I am fully aware that in some cases this will not cause the person to
wake up, and thus by taking this approach, you might have to end the
relationship. Yet if you have done everything possible to learn your
own lessons and help the other person learn his/hers, then this might
actually be the best available outcome. Even if the other person does
not grow from this, you can move on to other growth opportunities. And
in some cases, the direct approach of setting boundaries can be the
only thing that can awaken a person to actually dealing with the problem
rather than seeking to mask the symptoms.
Some might say that being so forceful is a violation of the other person’s
free will. Yet that is a primitive line of reasoning, for the person
with a mental illness has already lost his/her free will to the invading
entity. You are not seeking to control the other person, as is the invading
entity. You are seeking to jolt the person out of the state of spiritual
paralysis, so that he/she can once again be free to exercise his/her
free will. Furthermore, you have the issue of your free will, which
it is your obligation to exercise. If you stay in a relationship with
a mentally ill person and never set boundaries for what you will and
will not tolerate, then you are suspending your free will.
The other person has already done so, yet if you let that decision cause
you to suspend your free will, you will make karma for doing so. You
are not responsible for the other person’s choices, but you are
responsible for how you let that person’s choices affect your
own choices. So be careful that you do not use the other person’s
paralysis as an excuse for entering or staying in your own state of
paralysis. Never let your ego use another person’s refusal to
grow as an excuse for you not growing. You are responsible for your
own life, including how you allow other people to affect you.
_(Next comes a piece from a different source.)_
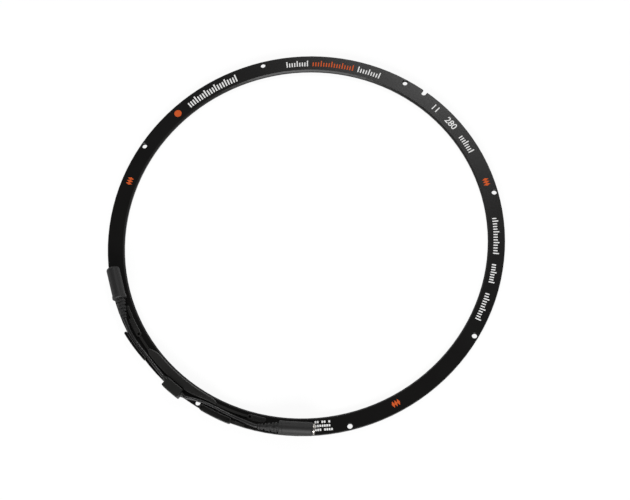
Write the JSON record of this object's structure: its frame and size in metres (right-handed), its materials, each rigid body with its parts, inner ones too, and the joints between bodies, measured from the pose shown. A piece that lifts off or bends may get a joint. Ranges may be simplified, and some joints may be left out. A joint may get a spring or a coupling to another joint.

Let me also say that for many spiritual people, taking the direct approach
is exactly the lesson they have come to learn in this lifetime. As I
explain throughout this website, you have taken embodiment at a very
critical time in Earth’s history. We are in a transition
from the old age of Pisces to the new age of Aquarius. For this
to happen successfully, people need to be awakened to their spiritual
potential. Yet many people are not willing to be awakened because that
would require them to take full responsibility for their lives and their
planet—it would require them to change. Thus, they will often
actively resist this awakening, and the only way to awaken them is to
be very direct and sometimes provocative. That is why you saw me take
a very direct and abrasive approach with the kind of people, such as
the scribes and Pharisees, who would not be awakened.
There are many spiritual people who took embodiment at this time precisely
out of a desire to help bring about this awakening. Yet they are not
fulfilling this role precisely because they are reluctant to be direct
with those who are still asleep spiritually. This kind of goes with
the territory. If you are a spiritual person, you have great respect
for other people and their free will, so you are reluctant to be direct.
Yet being direct in order to awaken them to eternal life is not a violation
of their free will. It is a necessary step to prevent their souls from
being lost.
My point being that many of the spiritual people who have a great role
to play in the coming awakening must learn to be direct in order to
fulfill their reason for being here. And this means overcoming the tendency
to give in to others in order to keep the harmony and peace. In fact,
some souls want to learn this lesson so badly that they deliberately
take on very difficult relationships in order to force themselves to
confront this lesson. Let a word to the wise be sufficient.